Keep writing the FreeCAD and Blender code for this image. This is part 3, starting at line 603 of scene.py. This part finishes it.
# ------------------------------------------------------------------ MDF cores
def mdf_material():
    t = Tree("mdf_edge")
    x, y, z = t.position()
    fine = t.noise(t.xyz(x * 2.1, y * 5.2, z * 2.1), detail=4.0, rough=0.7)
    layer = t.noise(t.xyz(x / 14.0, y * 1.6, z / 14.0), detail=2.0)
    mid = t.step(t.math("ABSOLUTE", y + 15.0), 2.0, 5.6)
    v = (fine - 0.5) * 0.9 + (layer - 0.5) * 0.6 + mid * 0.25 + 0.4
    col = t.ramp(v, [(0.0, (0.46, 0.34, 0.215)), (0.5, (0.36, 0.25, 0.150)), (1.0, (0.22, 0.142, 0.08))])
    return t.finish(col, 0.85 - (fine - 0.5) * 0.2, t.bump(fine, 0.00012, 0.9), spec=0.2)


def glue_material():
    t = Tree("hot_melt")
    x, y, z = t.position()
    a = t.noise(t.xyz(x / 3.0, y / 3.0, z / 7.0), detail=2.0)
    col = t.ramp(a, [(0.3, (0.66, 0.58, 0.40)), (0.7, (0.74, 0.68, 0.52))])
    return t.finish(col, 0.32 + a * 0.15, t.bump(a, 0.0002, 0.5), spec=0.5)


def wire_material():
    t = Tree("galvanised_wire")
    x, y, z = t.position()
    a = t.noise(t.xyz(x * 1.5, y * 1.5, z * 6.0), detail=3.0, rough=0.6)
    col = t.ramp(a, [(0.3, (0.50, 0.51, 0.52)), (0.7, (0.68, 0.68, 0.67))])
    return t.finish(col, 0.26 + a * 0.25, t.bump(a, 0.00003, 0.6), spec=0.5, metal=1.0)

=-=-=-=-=

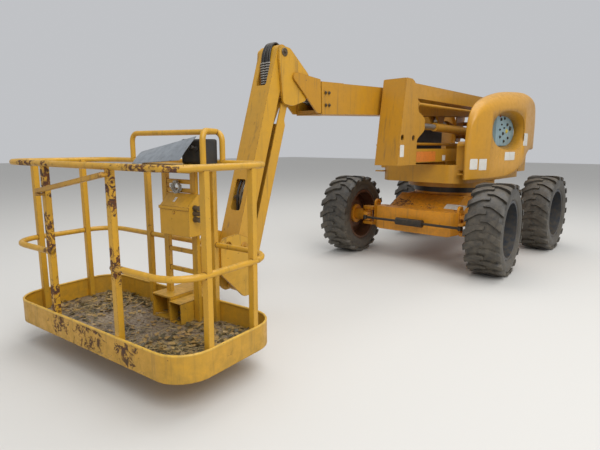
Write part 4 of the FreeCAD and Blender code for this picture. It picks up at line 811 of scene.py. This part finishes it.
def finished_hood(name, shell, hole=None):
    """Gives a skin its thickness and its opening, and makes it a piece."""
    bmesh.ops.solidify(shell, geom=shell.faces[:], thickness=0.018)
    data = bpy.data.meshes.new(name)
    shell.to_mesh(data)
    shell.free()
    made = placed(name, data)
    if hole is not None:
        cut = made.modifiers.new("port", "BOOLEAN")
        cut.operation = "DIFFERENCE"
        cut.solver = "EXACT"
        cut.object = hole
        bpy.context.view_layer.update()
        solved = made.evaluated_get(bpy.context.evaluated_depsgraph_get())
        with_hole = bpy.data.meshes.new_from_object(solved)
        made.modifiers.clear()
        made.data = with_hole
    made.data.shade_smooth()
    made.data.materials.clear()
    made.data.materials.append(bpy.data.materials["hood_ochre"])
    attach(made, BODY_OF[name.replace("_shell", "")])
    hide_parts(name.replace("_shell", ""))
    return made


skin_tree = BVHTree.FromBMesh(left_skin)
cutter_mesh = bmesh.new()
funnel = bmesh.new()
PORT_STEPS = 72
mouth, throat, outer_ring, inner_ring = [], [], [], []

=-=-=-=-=

Reproduce word for word the material above, beginning with the line that contains "Keep writing the" and ending with the line that contains "return t.finish(col, 0.85".

Keep writing the FreeCAD and Blender code for this image. This is part 3, starting at line 603 of scene.py. This part finishes it.
# ------------------------------------------------------------------ MDF cores
def mdf_material():
    t = Tree("mdf_edge")
    x, y, z = t.position()
    fine = t.noise(t.xyz(x * 2.1, y * 5.2, z * 2.1), detail=4.0, rough=0.7)
    layer = t.noise(t.xyz(x / 14.0, y * 1.6, z / 14.0), detail=2.0)
    mid = t.step(t.math("ABSOLUTE", y + 15.0), 2.0, 5.6)
    v = (fine - 0.5) * 0.9 + (layer - 0.5) * 0.6 + mid * 0.25 + 0.4
    col = t.ramp(v, [(0.0, (0.46, 0.34, 0.215)), (0.5, (0.36, 0.25, 0.150)), (1.0, (0.22, 0.142, 0.08))])
    return t.finish(col, 0.85 - (fine - 0.5) * 0.2, t.bump(fine, 0.00012, 0.9), spec=0.2)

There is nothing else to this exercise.